* _Instruction_:
Repeat exactly the lines from the one containing "for name, make" through the one containing "obj.data.transform(world)", both lines included, please, without any other lines.

* _Data lines_:

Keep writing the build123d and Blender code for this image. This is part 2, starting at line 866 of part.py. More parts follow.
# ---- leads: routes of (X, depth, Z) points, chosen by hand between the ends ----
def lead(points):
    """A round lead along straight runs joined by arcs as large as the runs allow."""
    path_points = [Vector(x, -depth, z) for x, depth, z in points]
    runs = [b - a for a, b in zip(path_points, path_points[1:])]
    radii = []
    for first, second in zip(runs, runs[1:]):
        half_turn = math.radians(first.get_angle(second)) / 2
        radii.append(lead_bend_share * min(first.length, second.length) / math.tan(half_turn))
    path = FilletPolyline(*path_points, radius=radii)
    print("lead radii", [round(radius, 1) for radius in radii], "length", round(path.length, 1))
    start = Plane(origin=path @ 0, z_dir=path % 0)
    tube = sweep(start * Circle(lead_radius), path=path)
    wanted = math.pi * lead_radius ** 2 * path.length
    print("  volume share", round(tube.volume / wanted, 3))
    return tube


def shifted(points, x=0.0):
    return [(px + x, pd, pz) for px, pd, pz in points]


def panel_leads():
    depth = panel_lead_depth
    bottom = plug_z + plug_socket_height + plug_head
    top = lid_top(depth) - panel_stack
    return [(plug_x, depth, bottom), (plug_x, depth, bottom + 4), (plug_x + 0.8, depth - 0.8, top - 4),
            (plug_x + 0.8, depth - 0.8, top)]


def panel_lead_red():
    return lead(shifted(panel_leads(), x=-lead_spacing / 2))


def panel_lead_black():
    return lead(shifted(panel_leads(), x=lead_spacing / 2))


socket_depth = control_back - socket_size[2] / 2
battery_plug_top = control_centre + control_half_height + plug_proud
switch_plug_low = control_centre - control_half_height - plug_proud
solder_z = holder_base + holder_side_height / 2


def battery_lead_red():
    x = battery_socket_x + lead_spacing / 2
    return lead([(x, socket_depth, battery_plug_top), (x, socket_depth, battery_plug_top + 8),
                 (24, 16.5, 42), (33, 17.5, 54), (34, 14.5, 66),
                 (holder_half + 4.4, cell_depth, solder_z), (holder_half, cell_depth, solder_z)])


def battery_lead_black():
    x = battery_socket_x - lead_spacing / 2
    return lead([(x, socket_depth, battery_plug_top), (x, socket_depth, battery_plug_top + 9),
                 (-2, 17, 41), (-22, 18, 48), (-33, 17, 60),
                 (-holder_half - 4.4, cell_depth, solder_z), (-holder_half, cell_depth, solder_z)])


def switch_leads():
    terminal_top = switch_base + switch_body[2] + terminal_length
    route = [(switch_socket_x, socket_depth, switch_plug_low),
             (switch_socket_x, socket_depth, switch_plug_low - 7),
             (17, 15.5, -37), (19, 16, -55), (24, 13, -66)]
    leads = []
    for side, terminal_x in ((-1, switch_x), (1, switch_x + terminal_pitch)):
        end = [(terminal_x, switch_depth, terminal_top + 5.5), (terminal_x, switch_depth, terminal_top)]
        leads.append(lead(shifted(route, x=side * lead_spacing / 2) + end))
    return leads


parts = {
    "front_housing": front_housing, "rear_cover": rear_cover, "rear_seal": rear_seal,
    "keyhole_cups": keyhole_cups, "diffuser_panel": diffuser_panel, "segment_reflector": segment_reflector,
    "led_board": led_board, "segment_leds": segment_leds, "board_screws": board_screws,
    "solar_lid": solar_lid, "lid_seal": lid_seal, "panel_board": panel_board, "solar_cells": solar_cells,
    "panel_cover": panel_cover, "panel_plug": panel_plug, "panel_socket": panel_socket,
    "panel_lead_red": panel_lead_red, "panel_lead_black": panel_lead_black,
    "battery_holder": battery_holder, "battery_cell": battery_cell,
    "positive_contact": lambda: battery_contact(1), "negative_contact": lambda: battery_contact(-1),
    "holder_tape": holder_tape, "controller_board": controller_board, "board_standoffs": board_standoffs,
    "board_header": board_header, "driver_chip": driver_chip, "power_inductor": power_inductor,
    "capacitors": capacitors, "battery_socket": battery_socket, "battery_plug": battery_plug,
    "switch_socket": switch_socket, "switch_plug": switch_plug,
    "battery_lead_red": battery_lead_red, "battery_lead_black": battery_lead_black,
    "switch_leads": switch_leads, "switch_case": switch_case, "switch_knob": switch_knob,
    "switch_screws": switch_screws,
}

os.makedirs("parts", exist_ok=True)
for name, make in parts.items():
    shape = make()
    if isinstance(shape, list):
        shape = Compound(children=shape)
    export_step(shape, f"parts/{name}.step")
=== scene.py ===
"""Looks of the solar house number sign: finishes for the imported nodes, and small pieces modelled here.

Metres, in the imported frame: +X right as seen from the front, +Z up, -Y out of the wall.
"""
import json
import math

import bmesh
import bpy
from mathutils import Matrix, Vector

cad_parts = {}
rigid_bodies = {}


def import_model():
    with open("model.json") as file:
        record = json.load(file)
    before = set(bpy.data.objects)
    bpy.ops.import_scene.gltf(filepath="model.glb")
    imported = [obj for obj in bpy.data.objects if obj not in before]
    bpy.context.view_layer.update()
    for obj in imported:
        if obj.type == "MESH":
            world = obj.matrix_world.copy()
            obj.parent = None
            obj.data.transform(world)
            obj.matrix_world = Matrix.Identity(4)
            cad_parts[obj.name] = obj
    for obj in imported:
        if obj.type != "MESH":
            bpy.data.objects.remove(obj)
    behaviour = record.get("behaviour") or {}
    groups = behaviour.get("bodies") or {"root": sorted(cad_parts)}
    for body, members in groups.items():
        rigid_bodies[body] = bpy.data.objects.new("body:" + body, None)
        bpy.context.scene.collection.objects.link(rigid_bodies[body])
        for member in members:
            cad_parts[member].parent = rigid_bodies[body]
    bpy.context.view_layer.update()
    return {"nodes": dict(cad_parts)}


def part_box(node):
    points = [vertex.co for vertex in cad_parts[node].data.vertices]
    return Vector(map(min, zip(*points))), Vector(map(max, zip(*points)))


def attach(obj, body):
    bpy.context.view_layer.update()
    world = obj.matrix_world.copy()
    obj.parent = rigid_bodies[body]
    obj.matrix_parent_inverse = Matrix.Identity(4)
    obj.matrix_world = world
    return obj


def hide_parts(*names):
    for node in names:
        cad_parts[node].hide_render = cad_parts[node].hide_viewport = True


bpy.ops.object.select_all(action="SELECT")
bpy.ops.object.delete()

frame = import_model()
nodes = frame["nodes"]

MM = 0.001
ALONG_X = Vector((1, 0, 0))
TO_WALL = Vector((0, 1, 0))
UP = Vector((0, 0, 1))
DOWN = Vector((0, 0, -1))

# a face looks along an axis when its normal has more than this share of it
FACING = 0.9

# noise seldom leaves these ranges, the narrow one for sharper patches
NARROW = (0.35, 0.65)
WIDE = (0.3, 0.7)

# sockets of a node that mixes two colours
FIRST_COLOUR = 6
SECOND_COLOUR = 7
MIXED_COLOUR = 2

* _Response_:
for name, make in parts.items():
    shape = make()
    if isinstance(shape, list):
        shape = Compound(children=shape)
    export_step(shape, f"parts/{name}.step")
=== scene.py ===
"""Looks of the solar house number sign: finishes for the imported nodes, and small pieces modelled here.

Metres, in the imported frame: +X right as seen from the front, +Z up, -Y out of the wall.
"""
import json
import math

import bmesh
import bpy
from mathutils import Matrix, Vector

cad_parts = {}
rigid_bodies = {}


def import_model():
    with open("model.json") as file:
        record = json.load(file)
    before = set(bpy.data.objects)
    bpy.ops.import_scene.gltf(filepath="model.glb")
    imported = [obj for obj in bpy.data.objects if obj not in before]
    bpy.context.view_layer.update()
    for obj in imported:
        if obj.type == "MESH":
            world = obj.matrix_world.copy()
            obj.parent = None
            obj.data.transform(world)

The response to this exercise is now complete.